Supplied data
===

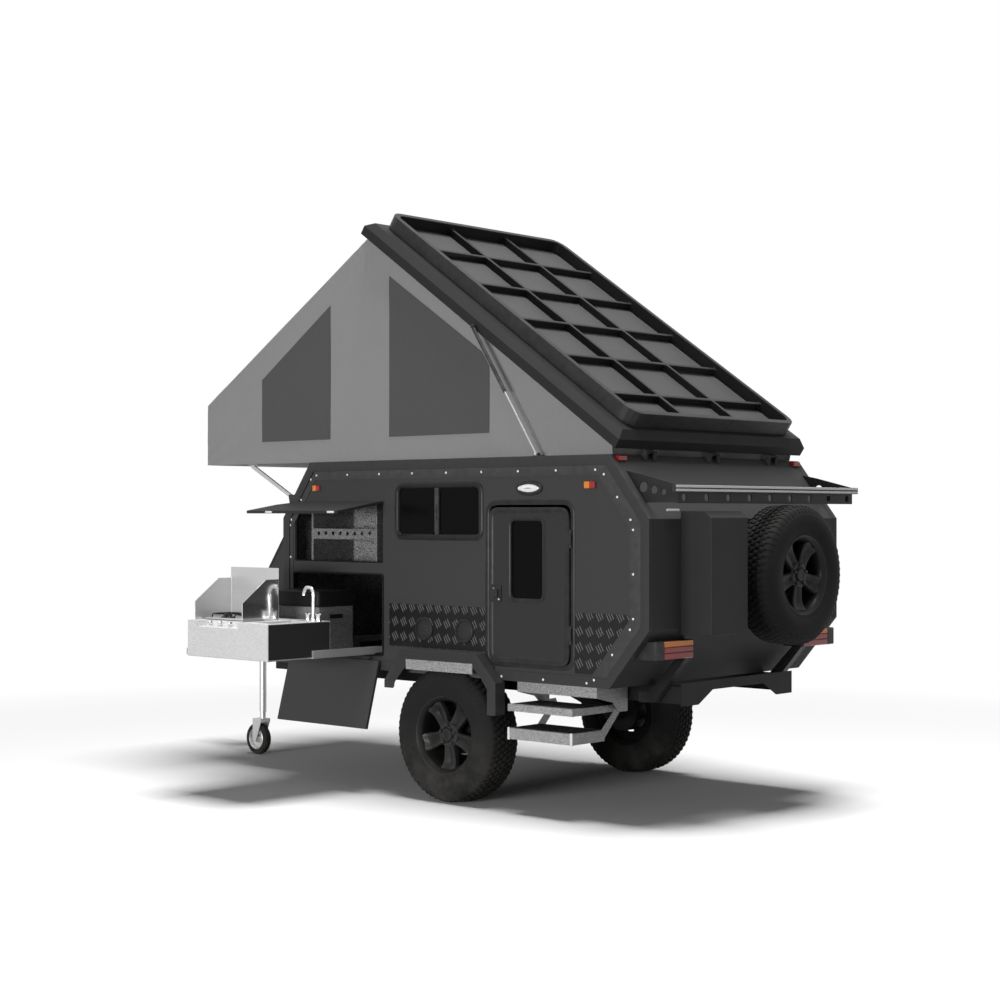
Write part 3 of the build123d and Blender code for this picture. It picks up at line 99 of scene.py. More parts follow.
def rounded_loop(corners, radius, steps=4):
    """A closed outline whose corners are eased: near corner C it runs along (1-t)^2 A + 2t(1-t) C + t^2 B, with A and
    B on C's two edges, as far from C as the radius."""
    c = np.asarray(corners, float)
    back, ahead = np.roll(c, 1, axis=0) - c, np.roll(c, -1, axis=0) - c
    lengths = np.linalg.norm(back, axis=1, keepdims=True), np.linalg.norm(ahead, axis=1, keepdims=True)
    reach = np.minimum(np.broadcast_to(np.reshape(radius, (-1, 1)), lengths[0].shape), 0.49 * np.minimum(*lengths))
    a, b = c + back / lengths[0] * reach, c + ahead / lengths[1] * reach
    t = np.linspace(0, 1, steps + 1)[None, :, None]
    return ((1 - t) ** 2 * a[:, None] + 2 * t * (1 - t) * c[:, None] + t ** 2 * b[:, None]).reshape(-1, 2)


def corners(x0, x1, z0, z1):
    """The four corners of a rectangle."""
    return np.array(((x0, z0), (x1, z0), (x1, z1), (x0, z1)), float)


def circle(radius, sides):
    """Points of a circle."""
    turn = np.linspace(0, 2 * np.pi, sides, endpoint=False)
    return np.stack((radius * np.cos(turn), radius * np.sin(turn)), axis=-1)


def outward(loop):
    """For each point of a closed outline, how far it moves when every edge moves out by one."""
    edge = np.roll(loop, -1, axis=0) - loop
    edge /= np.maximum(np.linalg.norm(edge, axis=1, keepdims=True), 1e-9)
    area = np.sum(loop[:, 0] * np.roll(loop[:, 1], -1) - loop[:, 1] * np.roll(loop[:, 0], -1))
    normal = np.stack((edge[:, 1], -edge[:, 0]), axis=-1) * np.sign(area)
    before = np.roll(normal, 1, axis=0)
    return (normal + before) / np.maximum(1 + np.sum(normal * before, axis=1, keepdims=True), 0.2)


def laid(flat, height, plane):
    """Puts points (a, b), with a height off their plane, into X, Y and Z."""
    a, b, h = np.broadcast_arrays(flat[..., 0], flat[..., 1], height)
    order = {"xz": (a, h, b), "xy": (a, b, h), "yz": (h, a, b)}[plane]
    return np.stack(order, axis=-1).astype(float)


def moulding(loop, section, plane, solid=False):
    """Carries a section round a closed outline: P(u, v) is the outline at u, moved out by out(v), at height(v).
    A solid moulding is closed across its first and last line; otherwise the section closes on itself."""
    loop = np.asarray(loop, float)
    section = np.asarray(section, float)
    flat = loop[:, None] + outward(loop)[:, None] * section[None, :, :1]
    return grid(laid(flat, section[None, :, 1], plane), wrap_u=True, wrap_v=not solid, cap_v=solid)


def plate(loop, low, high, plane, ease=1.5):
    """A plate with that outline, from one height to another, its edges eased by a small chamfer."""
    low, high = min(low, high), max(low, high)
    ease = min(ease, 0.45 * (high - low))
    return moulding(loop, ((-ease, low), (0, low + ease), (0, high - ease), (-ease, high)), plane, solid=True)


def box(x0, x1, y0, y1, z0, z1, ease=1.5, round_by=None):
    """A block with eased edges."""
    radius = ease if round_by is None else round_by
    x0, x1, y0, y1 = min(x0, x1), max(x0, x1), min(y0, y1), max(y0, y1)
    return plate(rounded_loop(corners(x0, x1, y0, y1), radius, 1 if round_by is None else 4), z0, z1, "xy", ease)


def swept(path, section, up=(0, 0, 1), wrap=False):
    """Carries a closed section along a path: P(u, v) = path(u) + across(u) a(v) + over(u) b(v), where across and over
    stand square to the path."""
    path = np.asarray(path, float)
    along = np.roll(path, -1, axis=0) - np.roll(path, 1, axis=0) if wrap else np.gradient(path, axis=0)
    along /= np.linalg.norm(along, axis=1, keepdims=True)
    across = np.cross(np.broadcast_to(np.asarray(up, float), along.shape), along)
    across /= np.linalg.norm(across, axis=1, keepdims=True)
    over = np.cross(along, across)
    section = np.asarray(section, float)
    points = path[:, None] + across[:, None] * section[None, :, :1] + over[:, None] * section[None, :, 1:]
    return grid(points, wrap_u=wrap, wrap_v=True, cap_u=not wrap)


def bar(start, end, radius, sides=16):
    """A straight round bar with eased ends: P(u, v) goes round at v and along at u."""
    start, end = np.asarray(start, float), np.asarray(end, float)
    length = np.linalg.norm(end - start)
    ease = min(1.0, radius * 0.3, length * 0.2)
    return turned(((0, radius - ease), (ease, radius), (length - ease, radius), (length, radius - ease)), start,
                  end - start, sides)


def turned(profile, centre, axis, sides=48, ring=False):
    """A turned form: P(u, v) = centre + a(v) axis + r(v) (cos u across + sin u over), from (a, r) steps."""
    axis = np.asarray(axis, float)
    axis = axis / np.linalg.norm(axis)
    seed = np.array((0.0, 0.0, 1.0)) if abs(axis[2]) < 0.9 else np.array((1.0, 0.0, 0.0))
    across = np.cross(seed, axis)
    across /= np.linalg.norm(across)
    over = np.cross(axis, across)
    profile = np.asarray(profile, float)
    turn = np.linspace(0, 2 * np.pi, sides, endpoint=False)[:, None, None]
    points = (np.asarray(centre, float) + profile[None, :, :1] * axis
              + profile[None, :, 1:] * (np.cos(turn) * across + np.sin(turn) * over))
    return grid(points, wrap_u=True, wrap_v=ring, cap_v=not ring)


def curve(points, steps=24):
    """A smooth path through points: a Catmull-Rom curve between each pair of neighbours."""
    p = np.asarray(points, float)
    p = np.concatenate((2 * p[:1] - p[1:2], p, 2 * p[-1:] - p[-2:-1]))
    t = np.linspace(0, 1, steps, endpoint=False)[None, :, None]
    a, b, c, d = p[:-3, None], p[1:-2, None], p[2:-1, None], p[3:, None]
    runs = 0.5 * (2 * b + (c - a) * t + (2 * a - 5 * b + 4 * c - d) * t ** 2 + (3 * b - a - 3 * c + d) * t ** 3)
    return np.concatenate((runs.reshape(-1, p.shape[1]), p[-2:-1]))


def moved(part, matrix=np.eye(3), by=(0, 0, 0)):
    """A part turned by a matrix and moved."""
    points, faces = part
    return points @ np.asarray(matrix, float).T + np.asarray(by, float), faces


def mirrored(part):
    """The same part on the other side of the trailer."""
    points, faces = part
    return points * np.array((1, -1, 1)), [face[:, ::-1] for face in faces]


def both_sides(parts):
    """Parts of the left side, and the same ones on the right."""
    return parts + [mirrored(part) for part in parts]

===

What you will do
Make an exact copy of every line in the data.

Reply to the task
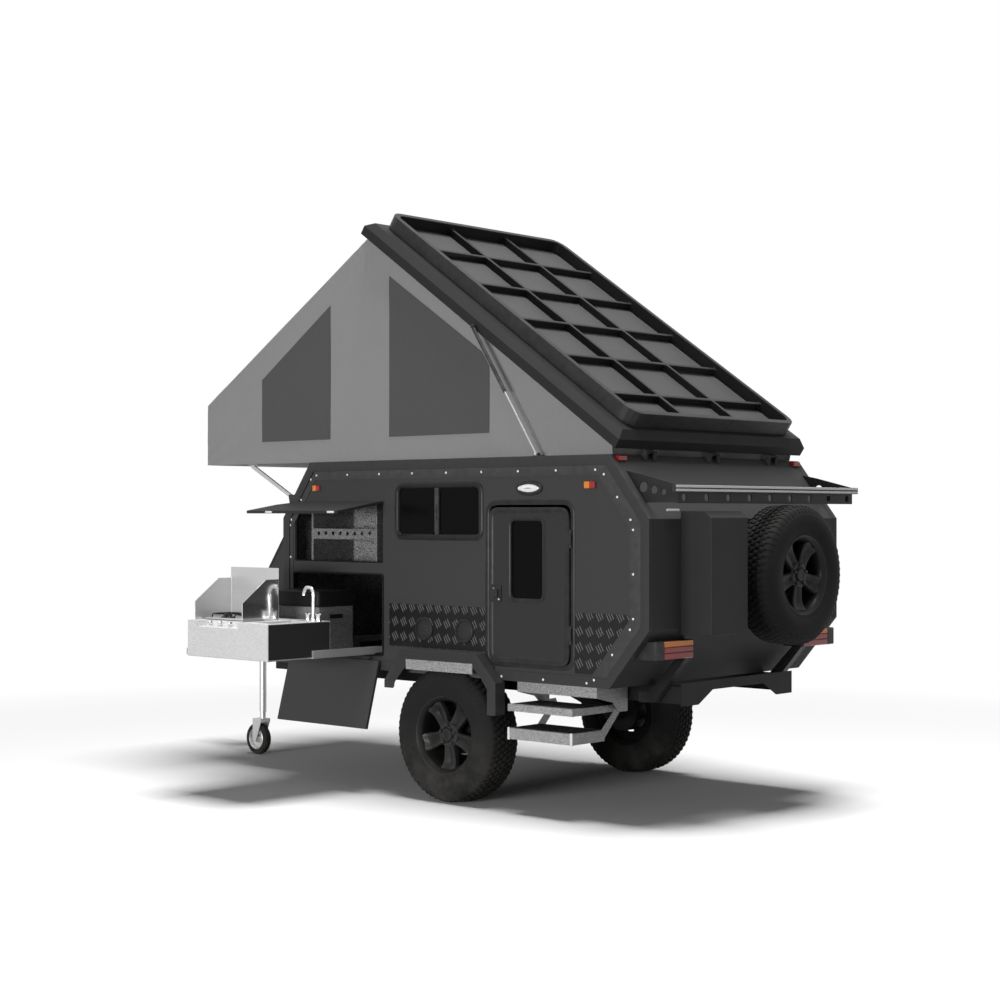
Write part 3 of the build123d and Blender code for this picture. It picks up at line 99 of scene.py. More parts follow.
def rounded_loop(corners, radius, steps=4):
    """A closed outline whose corners are eased: near corner C it runs along (1-t)^2 A + 2t(1-t) C + t^2 B, with A and
    B on C's two edges, as far from C as the radius."""
    c = np.asarray(corners, float)
    back, ahead = np.roll(c, 1, axis=0) - c, np.roll(c, -1, axis=0) - c
    lengths = np.linalg.norm(back, axis=1, keepdims=True), np.linalg.norm(ahead, axis=1, keepdims=True)
    reach = np.minimum(np.broadcast_to(np.reshape(radius, (-1, 1)), lengths[0].shape), 0.49 * np.minimum(*lengths))
    a, b = c + back / lengths[0] * reach, c + ahead / lengths[1] * reach
    t = np.linspace(0, 1, steps + 1)[None, :, None]
    return ((1 - t) ** 2 * a[:, None] + 2 * t * (1 - t) * c[:, None] + t ** 2 * b[:, None]).reshape(-1, 2)


def corners(x0, x1, z0, z1):
    """The four corners of a rectangle."""
    return np.array(((x0, z0), (x1, z0), (x1, z1), (x0, z1)), float)


def circle(radius, sides):
    """Points of a circle."""
    turn = np.linspace(0, 2 * np.pi, sides, endpoint=False)
    return np.stack((radius * np.cos(turn), radius * np.sin(turn)), axis=-1)


def outward(loop):
    """For each point of a closed outline, how far it moves when every edge moves out by one."""
    edge = np.roll(loop, -1, axis=0) - loop
    edge /= np.maximum(np.linalg.norm(edge, axis=1, keepdims=True), 1e-9)
    area = np.sum(loop[:, 0] * np.roll(loop[:, 1], -1) - loop[:, 1] * np.roll(loop[:, 0], -1))
    normal = np.stack((edge[:, 1], -edge[:, 0]), axis=-1) * np.sign(area)
    before = np.roll(normal, 1, axis=0)
    return (normal + before) / np.maximum(1 + np.sum(normal * before, axis=1, keepdims=True), 0.2)


def laid(flat, height, plane):
    """Puts points (a, b), with a height off their plane, into X, Y and Z."""
    a, b, h = np.broadcast_arrays(flat[..., 0], flat[..., 1], height)
    order = {"xz": (a, h, b), "xy": (a, b, h), "yz": (h, a, b)}[plane]
    return np.stack(order, axis=-1).astype(float)


def moulding(loop, section, plane, solid=False):
    """Carries a section round a closed outline: P(u, v) is the outline at u, moved out by out(v), at height(v).
    A solid moulding is closed across its first and last line; otherwise the section closes on itself."""
    loop = np.asarray(loop, float)
    section = np.asarray(section, float)
    flat = loop[:, None] + outward(loop)[:, None] * section[None, :, :1]
    return grid(laid(flat, section[None, :, 1], plane), wrap_u=True, wrap_v=not solid, cap_v=solid)


def plate(loop, low, high, plane, ease=1.5):
    """A plate with that outline, from one height to another, its edges eased by a small chamfer."""
    low, high = min(low, high), max(low, high)
    ease = min(ease, 0.45 * (high - low))
    return moulding(loop, ((-ease, low), (0, low + ease), (0, high - ease), (-ease, high)), plane, solid=True)


def box(x0, x1, y0, y1, z0, z1, ease=1.5, round_by=None):
    """A block with eased edges."""
    radius = ease if round_by is None else round_by
    x0, x1, y0, y1 = min(x0, x1), max(x0, x1), min(y0, y1), max(y0, y1)
    return plate(rounded_loop(corners(x0, x1, y0, y1), radius, 1 if round_by is None else 4), z0, z1, "xy", ease)


def swept(path, section, up=(0, 0, 1), wrap=False):
    """Carries a closed section along a path: P(u, v) = path(u) + across(u) a(v) + over(u) b(v), where across and over
    stand square to the path."""
    path = np.asarray(path, float)
    along = np.roll(path, -1, axis=0) - np.roll(path, 1, axis=0) if wrap else np.gradient(path, axis=0)
    along /= np.linalg.norm(along, axis=1, keepdims=True)
    across = np.cross(np.broadcast_to(np.asarray(up, float), along.shape), along)
    across /= np.linalg.norm(across, axis=1, keepdims=True)
    over = np.cross(along, across)
    section = np.asarray(section, float)
    points = path[:, None] + across[:, None] * section[None, :, :1] + over[:, None] * section[None, :, 1:]
    return grid(points, wrap_u=wrap, wrap_v=True, cap_u=not wrap)


def bar(start, end, radius, sides=16):
    """A straight round bar with eased ends: P(u, v) goes round at v and along at u."""
    start, end = np.asarray(start, float), np.asarray(end, float)
    length = np.linalg.norm(end - start)
    ease = min(1.0, radius * 0.3, length * 0.2)
    return turned(((0, radius - ease), (ease, radius), (length - ease, radius), (length, radius - ease)), start,
                  end - start, sides)


def turned(profile, centre, axis, sides=48, ring=False):
    """A turned form: P(u, v) = centre + a(v) axis + r(v) (cos u across + sin u over), from (a, r) steps."""
    axis = np.asarray(axis, float)
    axis = axis / np.linalg.norm(axis)
    seed = np.array((0.0, 0.0, 1.0)) if abs(axis[2]) < 0.9 else np.array((1.0, 0.0, 0.0))
    across = np.cross(seed, axis)
    across /= np.linalg.norm(across)
    over = np.cross(axis, across)
    profile = np.asarray(profile, float)
    turn = np.linspace(0, 2 * np.pi, sides, endpoint=False)[:, None, None]
    points = (np.asarray(centre, float) + profile[None, :, :1] * axis
              + profile[None, :, 1:] * (np.cos(turn) * across + np.sin(turn) * over))
    return grid(points, wrap_u=True, wrap_v=ring, cap_v=not ring)


def curve(points, steps=24):
    """A smooth path through points: a Catmull-Rom curve between each pair of neighbours."""
    p = np.asarray(points, float)
    p = np.concatenate((2 * p[:1] - p[1:2], p, 2 * p[-1:] - p[-2:-1]))
    t = np.linspace(0, 1, steps, endpoint=False)[None, :, None]
    a, b, c, d = p[:-3, None], p[1:-2, None], p[2:-1, None], p[3:, None]
    runs = 0.5 * (2 * b + (c - a) * t + (2 * a - 5 * b + 4 * c - d) * t ** 2 + (3 * b - a - 3 * c + d) * t ** 3)
    return np.concatenate((runs.reshape(-1, p.shape[1]), p[-2:-1]))


def moved(part, matrix=np.eye(3), by=(0, 0, 0)):
    """A part turned by a matrix and moved."""
    points, faces = part
    return points @ np.asarray(matrix, float).T + np.asarray(by, float), faces


def mirrored(part):
    """The same part on the other side of the trailer."""
    points, faces = part
    return points * np.array((1, -1, 1)), [face[:, ::-1] for face in faces]


def both_sides(parts):
    """Parts of the left side, and the same ones on the right."""
    return parts + [mirrored(part) for part in parts]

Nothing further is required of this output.